The Body Speaks in Hushed Tones - LISTEN





N is an acquaintance. I have known her for a few months and for the time I have known her, I have heard of the tough life she's been through since she was a teenager. From bearing the mantle of mother to her younger siblings to supporting a partner who was disabled in a car accident, N has seen times that some of us have only come across in books or films.

She has often said, "Stress is my middle name", and laughed as a consequence.

I have laughed to give her company, though I can say that in my deepest heart, I have not laughed at all.

Her stress has been slowly killing her. The stress of playing roles she might not be ready for. The stress of being there for everyone else, when her own body is falling apart. The stress of not being able to say "no".

It has seeped into her joints and her sacred hours of sleep. She has more nightmares now than she can count.

As someone who believes the organism is one whole and that body-mind-soul-spirit differentiations are necessary only to be able to study the parts, I look at N and wonder what her body might be telling her.

"Leave me alone!"

"Oh God! This hurts so much!"

"You're not even listening to me!"

A chill runs down my spine. In alternative traditions of bodywork, emotions are known to have an undeniable impact on physicality. Think of the energy centres ("chakras") and the way they can get blocked. If your anahata or heart chakra develops resistances, it is a high possibility you will develop heart disease.

The ancient texts wax eloquent about diet, exercise, sleep, meditation, but let's take it the way it is. You, me, N and a zillion other people, we've moved to lifestyles that don't support us anymore. Lifestyles that suck our very life blood. Lifestyles that show us illusory means of staying afloat, while we sink deeper and deeper.

Stress is at the core of our lives today. It is at the tip of our fingers, the gentle throb in our temples, it is in our eyes straining to see the light of the evening sky (through a smog of cars and disarray of concrete structures). We are dying in the middle of living a li(f)e.

At the cost of sounding morbid, I am saying what I am saying. And fixes such as "go for a run everyday", "eat a plant-based diet", "move to the mountains" etc. don't seem long-lasting to me. Think about it. Stress, in its basic form, is a form of nervous accumulation. It seeks to not just find expression, but channeled expression.
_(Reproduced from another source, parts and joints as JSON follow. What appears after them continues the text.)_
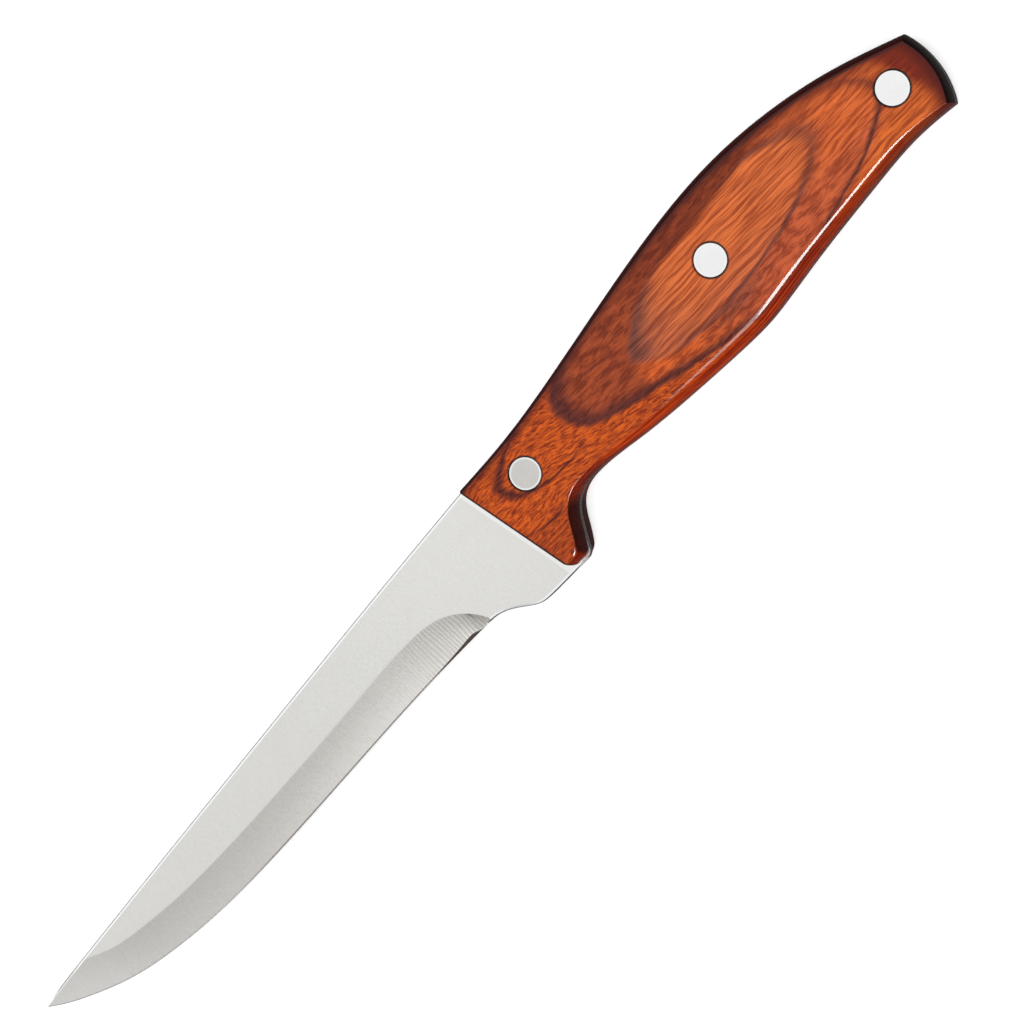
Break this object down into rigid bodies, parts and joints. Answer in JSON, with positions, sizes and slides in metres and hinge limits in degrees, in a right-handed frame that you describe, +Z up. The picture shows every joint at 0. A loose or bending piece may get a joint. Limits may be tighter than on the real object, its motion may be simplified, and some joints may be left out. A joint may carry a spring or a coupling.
{
  "type": "boning knife",
  "caption": "Boning knife with a narrow curved blade, full tang, finger notch and glossy riveted wood scales.",
  "frame": {"origin": "bottom centre of the bounding box, with the knife lying on its right scale", "axes": "+X from the tip to the butt, +Y from the cutting edge to the spine, +Z up, out of the left scale"},
  "size_m": [0.2806, 0.037, 0.0138],
  "materials": {
    "blade_steel": "brushed across the blade",
    "laminated_wood": "polished",
    "rivet_metal": "satin"
  },
  "bodies": {
    "root": {"blade_and_tang": "blade_steel", "left_scale": "laminated_wood", "right_scale": "laminated_wood", "front_rivet_sleeve": "rivet_metal", "front_rivet_stud": "rivet_metal", "middle_rivet_sleeve": "rivet_metal", "middle_rivet_stud": "rivet_metal", "rear_rivet_sleeve": "rivet_metal", "rear_rivet_stud": "rivet_metal"}
  },
  "joints": []
}
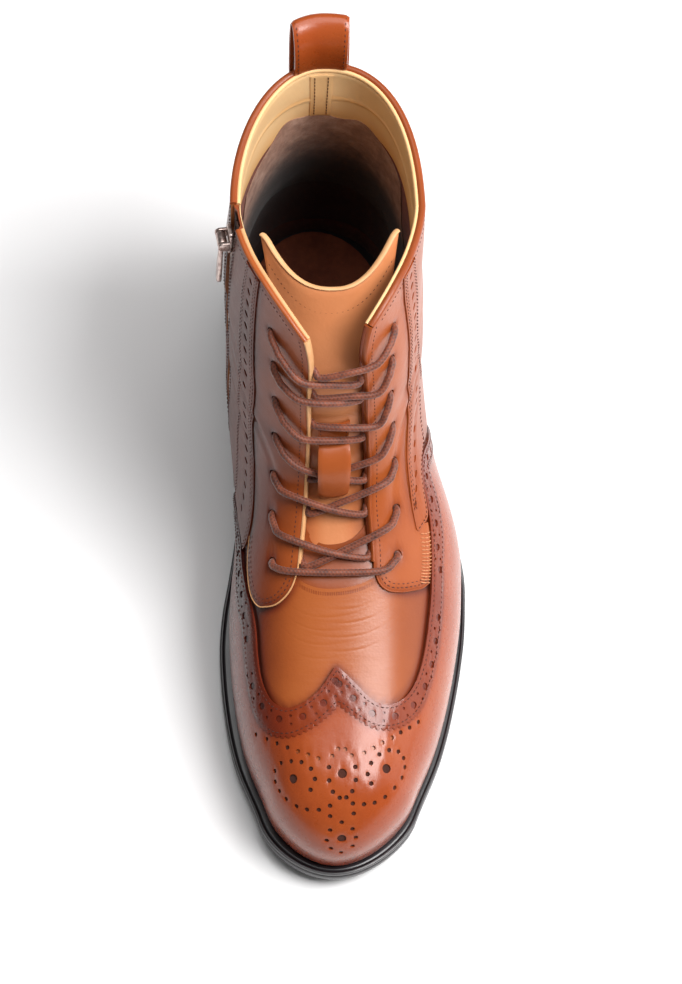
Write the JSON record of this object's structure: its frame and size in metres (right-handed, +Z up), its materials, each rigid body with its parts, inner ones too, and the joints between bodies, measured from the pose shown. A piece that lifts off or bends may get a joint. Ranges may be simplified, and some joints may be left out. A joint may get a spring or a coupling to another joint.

I will now use my own example. I have battled anger most of my adult life. All those who know me well, know me as an angry person. Now there was a time when I would sense anger in my system and to deal with it, I would go out with people I liked. I would drown myself in validation, laughter, admiration from the opposite sex. Yada, yada, yada. "Ha! See! I am not such an angry person after all!"

My body was keeping score all the while though. I began to develop sleep issues, I experienced a bitterness I couldn't explain, I became a kind of rigid I would any day hate in other people.

Until I had the equanimity to sit with my stress, work with it in therapy, experientially move it around physically and find a way to speak it out for what it was worth. Yes, my anger was my stress.

And I had to look it in the eye to change it, to acknowledge that there were other emotions sitting with it while I enjoyed a casual drink somewhere.

The body is a beautiful, intelligent, vulnerable system that deserves love and respect. It has its own way of talking to us. Are we ready to listen?